JOB: Give the listing again in full, exactly as written.
______
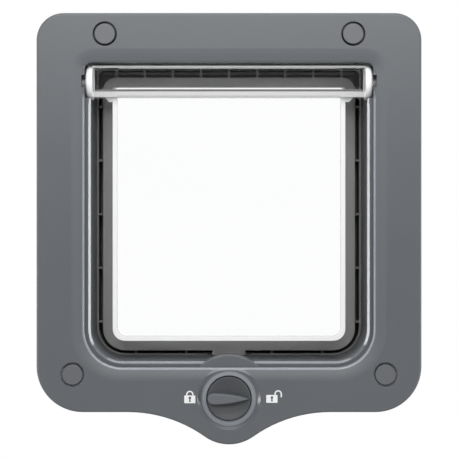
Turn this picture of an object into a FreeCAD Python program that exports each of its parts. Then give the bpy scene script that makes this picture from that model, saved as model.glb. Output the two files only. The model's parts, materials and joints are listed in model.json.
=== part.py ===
import FreeCAD, Part
import math
import os
import Sketcher
from FreeCAD import Placement, Rotation, Vector

# A cat flap for a door, in millimetres. The room side faces -Y, +X is to the right and +Z is up.
# The origin is the centre of the passage, in the plane where the inner frame bears on the door.

DIMENSIONS = {
    # how far joined pieces run into each other and cutting tools run past a face
    "overlap": 1,
    # door and passage
    "door_thickness": 36,
    "passage_width": 147.3,
    "passage_height": 160.4,
    "passage_corner": 8,
    "passage_top_corner": 2,
    # outer frame
    "ring_set_back": 20,
    "ring_width": 6,
    "ring_thickness": 2.5,
    "liner_wall": 2,
    "liner_draft": 1.9,
    "collar_gap": 3.05,
    "collar_bottom_gap": 2.3,
    "collar_top_gap": 5.1,
    "collar_wall": 1.6,
    "collar_joint": 0.3,
    "flange_side": 27.3,
    "flange_above": 27.7,
    "flange_below": 24.5,
    "flange_depth": 10,
    "flange_corner": 20,
    "flange_wall": 2.5,
    "flange_round": 2.5,
    "rib_thickness": 1.4,
    "top_rib_pitch": 17.9,
    "side_rib_pitch": 34.2,
    "bottom_rib_inner": 27.2,
    "bottom_rib_outer": 59.3,
    "tab_width": 21,
    "tab_notch_width": 28.6,
    "tab_notch_depth": 6,
    "tab_notch_height": 0.5,
    # tunnel and recess of the inner frame
    "tunnel_wall": 2,
    "tunnel_reach": 24,
    "tunnel_step": 1.05,
    "tunnel_bottom_step": 1,
    "tunnel_narrowing": 1.7,
    "ledge": 3.3,
    "ledge_back_wall": 2,
    "bead": 1.3,
    "recess_depth": 6.5,
    "recess_bottom_corner": 23.3,
    "recess_top_corner": 4.2,
    "mouth_top_corner": 3.2,
    "roll_width": 4.6,
    "roll_depth": 1.6,
    "roll_radius": 22,
    "lip_round": 1.2,
    "lip_wall": 3,
    # front plate of the inner frame
    "side_border": 29.25,
    "top_border": 30.3,
    "bottom_border": 27.3,
    "plate_depth": 12,
    "plate_top_corner": 16.5,
    "plate_bottom_corner": 28.2,
    "plate_edge_round": 1.5,
    "face_wall": 2.6,
    "side_wall": 2.4,
    "bulge_half_width": 62.1,
    "bulge_radius": 25.7,
    "stiffener_set_back": 0.5,
    # hinge
    "hinge_lift": 1,
    "bar_radius": 10.8,
    "bar_wall": 1.8,
    "bar_crest": 10.2,
    "bar_front": 3.4,
    "bar_back": 6.8,
    "bar_top_gap": 0.6,
    "bar_end_gap": 0.45,
    "bar_clearance": 0.4,
    "end_disc": 4.3,
    "end_disc_round": 3,
    "pin_radius": 3,
    "pin_length": 2.2,
    "pin_clearance": 0.06,
    "pin_end_room": 0.08,
    "socket_slot": 5.3,
    "socket_mouth": 7.5,
    "socket_wall": 2.2,
    # flap
    "flap_side_gap": 1.65,
    "flap_bottom_gap": 1.6,
    "flap_thickness": 2.5,
    "flap_corner": 7.2,
    "flap_set_back": 0.9,
    "rim_width": 2.7,
    "rim_thickness": 4,
    "web_drop": 7.55,
    "web_thickness": 3.3,
    "web_front": 4.9,
    "gusset_width": 5,
    "gusset_drop": 2.7,
    # fixing screws and their caps
    "top_screw_side_inset": 41.9,
    "top_screw_inset": 12.8,
    "bottom_screw_side_inset": 22.1,
    "bottom_screw_inset": 23.1,
    "screw_shank_radius": 1.95,
    "screw_head_radius": 3.9,
    "screw_head_height": 2.4,
    "screw_head_dome": 1.2,
    "screw_head_edge": 1.1,
    "screw_length": 48,
    "screw_tip": 0.4,
    "screw_end_room": 0.5,
    "screw_fit": 0.05,
    "screw_passing": 0.35,
    "head_seat": 4,
    "seat_wall": 3,
    "cap_hole_radius": 7.4,
    "cap_hole_edge": 0.3,
    "cap_radius": 6.6,
    "cap_head": 2.2,
    "cap_head_wall": 1.6,
    "cap_skirt_radius": 5.6,
    "cap_skirt_wall": 1.2,
    "cap_skirt": 2.4,
    "cap_fit": 0.05,
    "cap_round": 0.8,
    "tower_wall": 1.6,
    "boss_radius": 4.6,
    "boss_set_back": 0.6,
    # knob and lock
    "knob_below_recess": 18.8,
    "knob_margin": 28.3,
    "knob_hole_radius": 14,
    "knob_radius": 13.3,
    "knob_proud": 0.8,
    "knob_dish": 2.2,
    "knob_rim": 0.9,
    "ridge_width": 7.5,
    "ridge_proud": 4.5,
    "ridge_tip_gap": 0.1,
    "ridge_draft_angle": 4,
    "dish_radius": 19.4,
    "dish_step_radius": 17.6,
    "dish_step_depth": 1,
    "dish_depth": 1.6,
    "hub_radius": 8,
    "drive_square": 6,
    "disc_radius": 22,
    "disc_front": 6.6,
    "disc_thickness": 2.4,
    "disc_fit": 0.08,
    "well_wall": 2,
    "groove_depth": 1.4,
    "follower_radius": 1.5,
    "follower_wall": 0.8,
    "groove_clearance": 0.1,
    "follower_low": 6.9,
    "bolt_rest_gap": 8.8,
    "bolt_overlap": 3.5,
    "bolt_width": 16,
    "bolt_thickness": 1.6,
    "prong_length": 4,
    "bridge": 2,
    "fork_clearance": 0.3,
    "slot_clearance": 0.3,
    "hood_cover": 0.6,
    "hood_front": 8.2,
    "hood_back": 6.5,
    "hood_foot": 0.1,
    "hood_round": 0.8,
    "cover_width": 63,
    "cover_thickness": 1.7,
    "cover_back": 0.3,
    "cover_radius": 24,
    "cover_top_gap": 1.5,
    "cover_below_knob": 11.2,
    "rail_width": 2,
    "cover_screw_top_side_inset": 4.5,
    "cover_screw_bottom_side_inset": 3.5,
    "cover_screw_inset": 5,
    "cover_boss_radius": 3.2,
    "small_screw_radius": 1.2,
    "small_screw_tip": 0.24,
    "cover_screw_head": 2.4,
    "cover_screw_length": 7.6,
    "small_fit": 0.05,
    "washer_radius": 4.2,
    "washer_thickness": 0.5,
    "knob_screw_head": 3,
    "knob_screw_dome": 0.9,
    "knob_screw_head_height": 1.3,
    "knob_screw_length": 5.2,
}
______
FINAL RESULT:
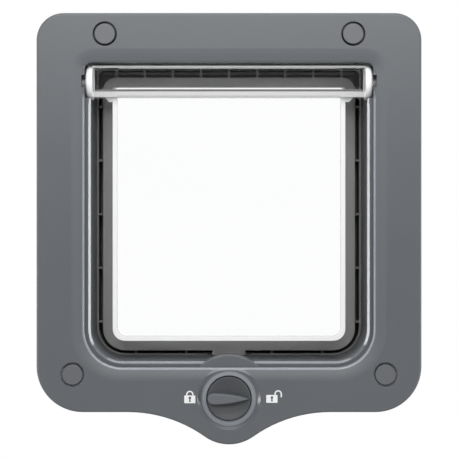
Turn this picture of an object into a FreeCAD Python program that exports each of its parts. Then give the bpy scene script that makes this picture from that model, saved as model.glb. Output the two files only. The model's parts, materials and joints are listed in model.json.
=== part.py ===
import FreeCAD, Part
import math
import os
import Sketcher
from FreeCAD import Placement, Rotation, Vector

# A cat flap for a door, in millimetres. The room side faces -Y, +X is to the right and +Z is up.
# The origin is the centre of the passage, in the plane where the inner frame bears on the door.

DIMENSIONS = {
    # how far joined pieces run into each other and cutting tools run past a face
    "overlap": 1,
    # door and passage
    "door_thickness": 36,
    "passage_width": 147.3,
    "passage_height": 160.4,
    "passage_corner": 8,
    "passage_top_corner": 2,
    # outer frame
    "ring_set_back": 20,
    "ring_width": 6,
    "ring_thickness": 2.5,
    "liner_wall": 2,
    "liner_draft": 1.9,
    "collar_gap": 3.05,
    "collar_bottom_gap": 2.3,
    "collar_top_gap": 5.1,
    "collar_wall": 1.6,
    "collar_joint": 0.3,
    "flange_side": 27.3,
    "flange_above": 27.7,
    "flange_below": 24.5,
    "flange_depth": 10,
    "flange_corner": 20,
    "flange_wall": 2.5,
    "flange_round": 2.5,
    "rib_thickness": 1.4,
    "top_rib_pitch": 17.9,
    "side_rib_pitch": 34.2,
    "bottom_rib_inner": 27.2,
    "bottom_rib_outer": 59.3,
    "tab_width": 21,
    "tab_notch_width": 28.6,
    "tab_notch_depth": 6,
    "tab_notch_height": 0.5,
    # tunnel and recess of the inner frame
    "tunnel_wall": 2,
    "tunnel_reach": 24,
    "tunnel_step": 1.05,
    "tunnel_bottom_step": 1,
    "tunnel_narrowing": 1.7,
    "ledge": 3.3,
    "ledge_back_wall": 2,
    "bead": 1.3,
    "recess_depth": 6.5,
    "recess_bottom_corner": 23.3,
    "recess_top_corner": 4.2,
    "mouth_top_corner": 3.2,
    "roll_width": 4.6,
    "roll_depth": 1.6,
    "roll_radius": 22,
    "lip_round": 1.2,
    "lip_wall": 3,
    # front plate of the inner frame
    "side_border": 29.25,
    "top_border": 30.3,
    "bottom_border": 27.3,
    "plate_depth": 12,
    "plate_top_corner": 16.5,
    "plate_bottom_corner": 28.2,
    "plate_edge_round": 1.5,
    "face_wall": 2.6,
    "side_wall": 2.4,
    "bulge_half_width": 62.1,
    "bulge_radius": 25.7,
    "stiffener_set_back": 0.5,
    # hinge
    "hinge_lift": 1,
    "bar_radius": 10.8,
    "bar_wall": 1.8,
    "bar_crest": 10.2,
    "bar_front": 3.4,
    "bar_back": 6.8,
    "bar_top_gap": 0.6,
    "bar_end_gap": 0.45,
    "bar_clearance": 0.4,
    "end_disc": 4.3,
    "end_disc_round": 3,
    "pin_radius": 3,
    "pin_length": 2.2,
    "pin_clearance": 0.06,
    "pin_end_room": 0.08,
    "socket_slot": 5.3,
    "socket_mouth": 7.5,
    "socket_wall": 2.2,
    # flap
    "flap_side_gap": 1.65,
    "flap_bottom_gap": 1.6,
    "flap_thickness": 2.5,
    "flap_corner": 7.2,
    "flap_set_back": 0.9,
    "rim_width": 2.7,
    "rim_thickness": 4,
    "web_drop": 7.55,
    "web_thickness": 3.3,
    "web_front": 4.9,
    "gusset_width": 5,
    "gusset_drop": 2.7,
    # fixing screws and their caps
    "top_screw_side_inset": 41.9,
    "top_screw_inset": 12.8,
    "bottom_screw_side_inset": 22.1,
    "bottom_screw_inset": 23.1,
    "screw_shank_radius": 1.95,
    "screw_head_radius": 3.9,
    "screw_head_height": 2.4,
    "screw_head_dome": 1.2,
    "screw_head_edge": 1.1,
    "screw_length": 48,
    "screw_tip": 0.4,
    "screw_end_room": 0.5,
    "screw_fit": 0.05,
    "screw_passing": 0.35,
    "head_seat": 4,
    "seat_wall": 3,
    "cap_hole_radius": 7.4,
    "cap_hole_edge": 0.3,
    "cap_radius": 6.6,
    "cap_head": 2.2,
    "cap_head_wall": 1.6,
    "cap_skirt_radius": 5.6,
    "cap_skirt_wall": 1.2,
    "cap_skirt": 2.4,
    "cap_fit": 0.05,
    "cap_round": 0.8,
    "tower_wall": 1.6,
    "boss_radius": 4.6,
    "boss_set_back": 0.6,
    # knob and lock
    "knob_below_recess": 18.8,
    "knob_margin": 28.3,
    "knob_hole_radius": 14,
    "knob_radius": 13.3,
    "knob_proud": 0.8,
    "knob_dish": 2.2,
    "knob_rim": 0.9,
    "ridge_width": 7.5,
    "ridge_proud": 4.5,
    "ridge_tip_gap": 0.1,
    "ridge_draft_angle": 4,
    "dish_radius": 19.4,
    "dish_step_radius": 17.6,
    "dish_step_depth": 1,
    "dish_depth": 1.6,
    "hub_radius": 8,
    "drive_square": 6,
    "disc_radius": 22,
    "disc_front": 6.6,
    "disc_thickness": 2.4,
    "disc_fit": 0.08,
    "well_wall": 2,
    "groove_depth": 1.4,
    "follower_radius": 1.5,
    "follower_wall": 0.8,
    "groove_clearance": 0.1,
    "follower_low": 6.9,
    "bolt_rest_gap": 8.8,
    "bolt_overlap": 3.5,
    "bolt_width": 16,
    "bolt_thickness": 1.6,
    "prong_length": 4,
    "bridge": 2,
    "fork_clearance": 0.3,
    "slot_clearance": 0.3,
    "hood_cover": 0.6,
    "hood_front": 8.2,
    "hood_back": 6.5,
    "hood_foot": 0.1,
    "hood_round": 0.8,
    "cover_width": 63,
    "cover_thickness": 1.7,
    "cover_back": 0.3,
    "cover_radius": 24,
    "cover_top_gap": 1.5,
    "cover_below_knob": 11.2,
    "rail_width": 2,
    "cover_screw_top_side_inset": 4.5,
    "cover_screw_bottom_side_inset": 3.5,
    "cover_screw_inset": 5,
    "cover_boss_radius": 3.2,
    "small_screw_radius": 1.2,
    "small_screw_tip": 0.24,
    "cover_screw_head": 2.4,
    "cover_screw_length": 7.6,
    "small_fit": 0.05,
    "washer_radius": 4.2,
    "washer_thickness": 0.5,
    "knob_screw_head": 3,
    "knob_screw_dome": 0.9,
    "knob_screw_head_height": 1.3,
    "knob_screw_length": 5.2,
}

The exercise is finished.